ATE RMSE for multi-user motion was approximately 5.2 cm for both users, well below the 12 cm error reported in prior work for challenging scenarios. All fist bump trials were completed without perceptible misalignment, demonstrating robust co-location even during complex, repeated interactions.
Latency Analysis
Latency between MoCap and HMD tracking was measured at ~70 ms, confirming the advantage of relying on local SLAM tracking for real-time responsiveness. Continuous MoCap streaming would introduce unacceptable delays, leading to cybersickness and degraded user experience.

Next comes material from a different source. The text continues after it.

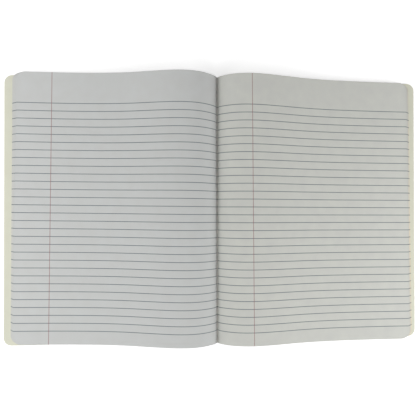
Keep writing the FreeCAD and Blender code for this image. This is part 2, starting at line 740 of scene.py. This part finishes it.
class LeafStack:
    """All the leaves on one side of the fold, each a sheet of its own.

    Attributes:
        WAVE: The section of the open page, in shares of its reach and of its rise.
        LEAF_THICKNESS: A little less than a leaf's room in the stack.
        SETTLE: How far the lowest leaf stands off the board.
        FIRST_STEP: The step between the first two stations across a leaf.
        STEP_GROWTH: How much a step grows with its distance from the fold.
        FINE_STEP: The widest step up to FINE_REACH, where the page bends most.
        WIDE_STEP: The widest step beyond it, up to CORNER_LEAD before the corner.
        ROWS: The stations along the fold, in shares of half the height.
        HEAD_RISE: How much higher the wave stands at the head than in the middle.
        CLUMPING: How close together the leaves of each of the GROUPS keep.
        SWAY: How far the leaves leave their even places in the stack.
        SWAY_SCALE: How fast the sway changes across a leaf and through the stack.
        EDGE_PLAY: How far the leaves slip along the fold.
    """

    WAVE = (
        (0.0065, 0.190), (0.013, 0.315), (0.029, 0.478), (0.050, 0.650),
        (0.080, 0.825), (0.118, 0.952), (0.162, 1.000), (0.216, 0.958),
        (0.281, 0.821), (0.356, 0.630), (0.448, 0.395), (0.557, 0.210),
        (0.682, 0.095), (0.830, 0.025), (1.000, 0.000),
    )
    LEAF_WIDTH = 188.3 * MM
    LEAF_THICKNESS = 0.066 * MM
    SETTLE = 0.02 * MM
    FIRST_STEP = 0.35 * MM
    STEP_GROWTH = 0.11
    FINE_STEP = 2.6 * MM
    FINE_REACH = 95 * MM
    WIDE_STEP = 8 * MM
    CORNER_LEAD = 9 * MM
    ROWS = (-1.0, -0.5, 0.0, 0.5, 1.0)
    HEAD_RISE = 0.12
    GROUPS = 7.0
    CLUMPING = 0.8
    SWAY = 0.05
    SWAY_SCALE = (3.0, 9.0)
    EDGE_PLAY = 0.35 * MM
    SEED = 11

    def __init__(self, sizes: BookSizes, side: Side) -> None:
        """Keep the shared sizes and the side."""
        self.sizes = sizes
        self.side = side
        self.pages = PAGE_SHAPES[side]

    def top_guide(self) -> list[Point]:
        """Return the points of the top leaf's section, from the fold outwards."""
        sizes = self.sizes
        reach = self.side.value * self.pages.reach
        rise = self.pages.crest - sizes.stack
        base = sizes.board_top + sizes.stack - self.LEAF_THICKNESS
        points = [(0.0, 0.0, sizes.fold_height - self.LEAF_THICKNESS)]
        for along, share in self.WAVE:
            points.append((along * reach, 0.0, base + share * rise))
        return points

    def low_guide(self) -> list[Point]:
        """Return the points of the lowest leaf's section, from the fold outwards."""
        sizes = self.sizes
        bottom = sizes.board_bottom + self.SETTLE
        floor = sizes.board_top + self.SETTLE
        stations = (
            (0.0, bottom),
            (0.5 * sizes.hinge, bottom + self.SETTLE),
            (1.1 * sizes.hinge, floor + 4 * self.SETTLE),
            (2.0 * sizes.hinge, floor + 2 * self.SETTLE),
            (0.5 * self.pages.low_reach, floor),
            (self.pages.low_reach, floor),
        )
        return [(self.side.value * x, 0.0, z) for x, z in stations]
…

Discussion and Implications
The hybrid framework achieves high spatial accuracy and low latency, supporting natural multi-user interactions in shared physical-virtual spaces. The system's ability to maintain alignment during dynamic motion and interaction, with minimal reliance on continuous external tracking, is a significant practical advancement. The modular design allows for extension to full-body tracking and integration with other tracking modalities.
The results suggest that hybrid approaches are preferable for scalable, robust co-located VR, especially as HMDs continue to improve onboard sensor access and SLAM capabilities. Future work should explore collaborative SLAM for map sharing across devices, reducing dependency on external infrastructure and enabling larger-scale deployments. The framework is well-positioned for expansion to environments with more users and physical objects, facilitating richer collaborative and interactive VR scenarios.
Conclusion
The presented framework offers a practical solution for co-located multi-user VR, combining the accuracy of motion capture with the responsiveness of SLAM-based HMD tracking. The system maintains spatial consistency through periodic realignment, avoiding the latency and jitter of continuous external tracking. Empirical results demonstrate robust alignment and low error rates during complex motion and interaction, validating the approach for real-world applications. The architecture is scalable and extensible, with future directions including collaborative SLAM integration and support for larger user groups and physical object co-location.